Finding a prime number in Scheme using natural recursion

Question

I'm still plugging away at the exercises in How to Design Programs on my own, but have managed to get stuck again. This time it's question 11.4.7:

Develop the function is-not-divisible-by<=i. It consumes a natural number [>=1], i, and a natural number m, with i < m. If m is not divisible by any number between 1 (exclusive) and i (inclusive), the function produces true; otherwise, its output is false.

Use is-not-divisible-by<=i to define prime?, which consumes a natural number and determines whether or not it is prime.

The first part I didn't have too hard a time with:

;; A natural number [>=1] is either 1. 1 or 
;; 2. (add1 n) where n is a natural number [>=1].

;; is-not-divisible-by<=i : N[>=1] N -> boolean
(define (is-not-divisible-by<=i i m)
  (cond
    [(= i 1) true]
    [else (cond
            [(= (remainder m i) 0) false]
            [else (is-not-divisible-by<=i (sub1 i) m)])]))
(is-not-divisible-by<=i 3 6) ; expected: false.
(is-not-divisible-by<=i 6 7) ; expected: true.

But I just can't see how I can use one variable to do this while using natural recursion. I thought about using a list, but that presents the same problems.

The only solution I can see is giving another variable--let's say x-- the same value as n, and then just doing it the way is-not-divisible-by<=i does it. But I think the authors intend for me to do it some other, simpler way. (And I don't even know how to do what I described anyway, haha.)
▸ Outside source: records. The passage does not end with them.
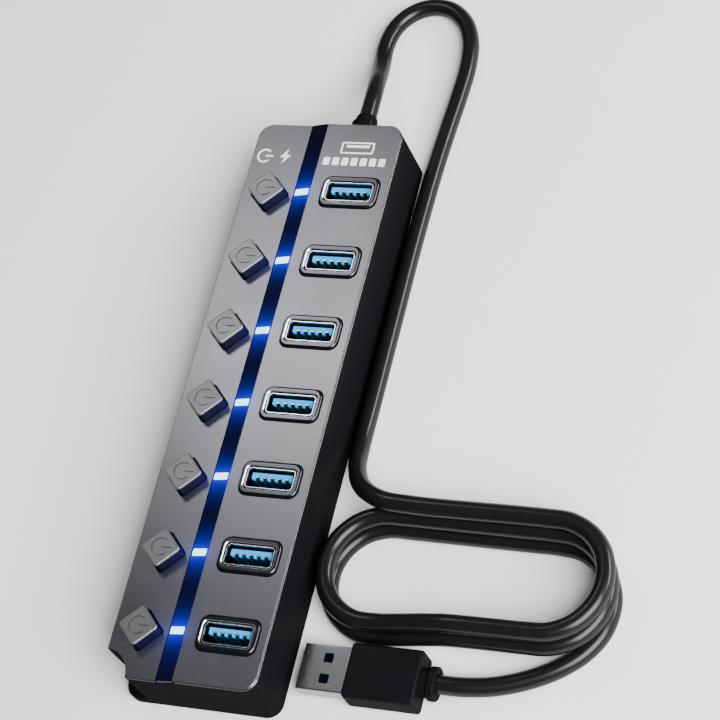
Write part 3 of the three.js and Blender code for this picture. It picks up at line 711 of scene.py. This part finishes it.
for k, socket in enumerate(sockets, 1):
    ring = bmesh.new()
    add_slab(ring, FRAME_SIZE, FRAME_RADIUS, FRAME_FOOT, FRAME_TOP, socket.xy)
    soften(ring, FRAME_BEVEL, only=upper_rim, segments=3)
    slot = bmesh.new()
    slot_size = [side + 2 * GAP for side in SHELL_SIZE]
    add_slab(slot, slot_size, SLOT_RADIUS, 0, HIGH_UP, socket.xy)
    ring = carved(ring, slot)
    mouth = bmesh.new()
    add_funnel(mouth, slot_size, SLOT_RADIUS, FRAME_TOP - INNER_BEVEL,
               FRAME_TOP + INNER_BEVEL, socket.xy, 2 * INNER_BEVEL)
    ring = carved(ring, mouth)
    for face in ring.faces:
        offset = face.calc_center_median() - socket
        in_mouth = (abs(offset.x) < slot_size[0] / 2 + GAP
                    and abs(offset.y) < slot_size[1] / 2 + GAP)
        if face.normal.z < 0.3:
            face.material_index = 1
        elif in_mouth and face.normal.z < 0.95:
            face.material_index = 2
    finished(ring, f"socket_frame_{k}", [frame_land, frame_gloss, bright_rim])

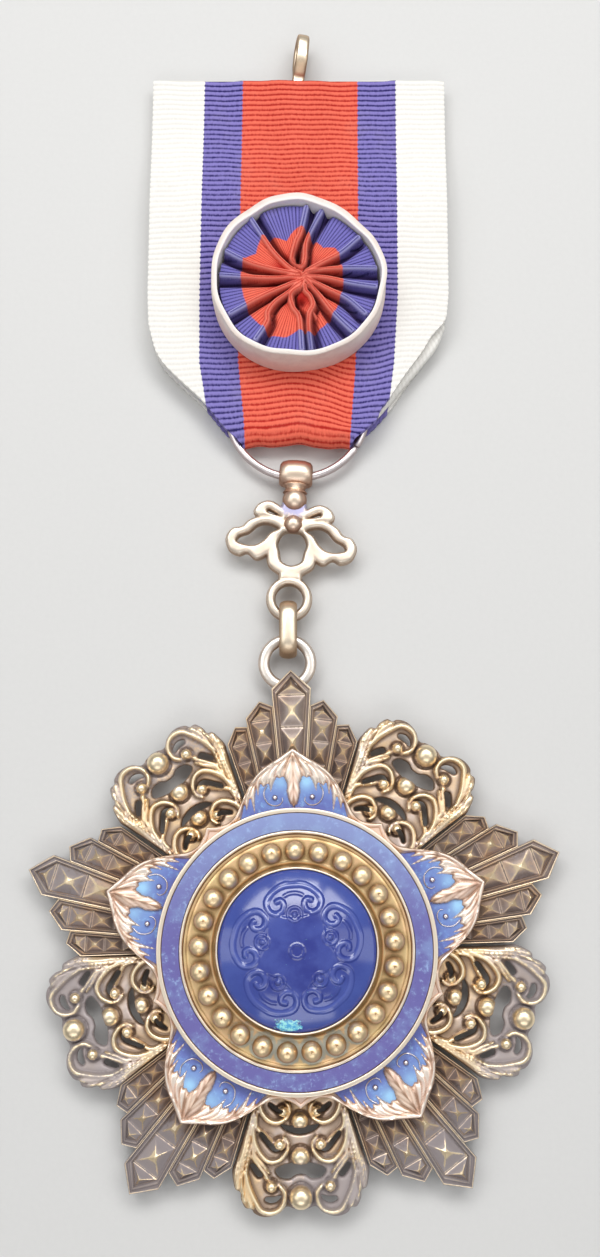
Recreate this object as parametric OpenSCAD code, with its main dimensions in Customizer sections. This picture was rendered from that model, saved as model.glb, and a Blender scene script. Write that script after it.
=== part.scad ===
// Order badge that lies on its back: a folded ribbon with a rosette, a suspension ring, a trefoil
// suspender, a link and a five-rayed star with an enamelled medallion. Millimetres, +Z up, +Y to the hook.

/* [Ribbon] */
// Width of the ribbon
ribbon_w = 37; // [36:0.5:37.5]
// Thickness of the ribbon's wall
ribbon_t = 1; // [0.9:0.05:1]
// Diameter of the rosette's band
rosette_d = 20.8; // [20:0.2:21.4]
// Height of the rosette's band
rosette_h = 4; // [3:0.25:5]
// Number of folds in the rosette
rosette_folds = 15; // [12:1:18]

/* [Suspension] */
// Radius of the suspension ring, to the wire's centre
ring_r = 8.3; // [8.2:0.1:8.4]
// Diameter of the suspension ring's wire
ring_wire = 0.85; // [0.7:0.05:0.9]
// Width of the hook's strip
hook_w = 1.5; // [1.2:0.1:1.8]
// Thickness of the hook's strip
hook_t = 1.1; // [0.9:0.05:1.1]
// Width of the link
link_w = 2.05; // [1.8:0.05:2.1]
// Outer length of the link
link_l = 6.85; // [6.8:0.05:6.9]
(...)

This problem has really been busting my butt, so any help or hints, if you could, would be great!

Answer 1

It is not necessary that you divide all of the numbers from n-1 to 2 to check primality. You only need to check from (floor (sqrt n)). So a faster aproach (specially for large numbers), that also takes care about the undefined (prime? 1) problem, is:

(define (prime? n)
  (is-not-divisible-by<=i (floor (sqrt n)) n))

Answer 2

(prime? 1) gets a "division by zero" error.

here is a modified version of the original code. It takes care of (prime? 1) problem for now.

(define (prime? p)
  (define (non-divisible-by n d)
    (cond
     ((= d 1) #t)
     (else (if(= (remainder n d) 0)
          #f
          (non-divisible-by n (- d 1))))))
  (if (= p 1)
      #t
      (non-divisible-by p (- p 1))))

Now (prime? 1) returns #t

Answer 3

A prime number is a number that cannot be divided by any number smaller than itself. You have already implemented the "cannot be divided by any number smaller than" part:

(define (prime? n)
  (is-not-divisible-by<=i (sub1 n) n))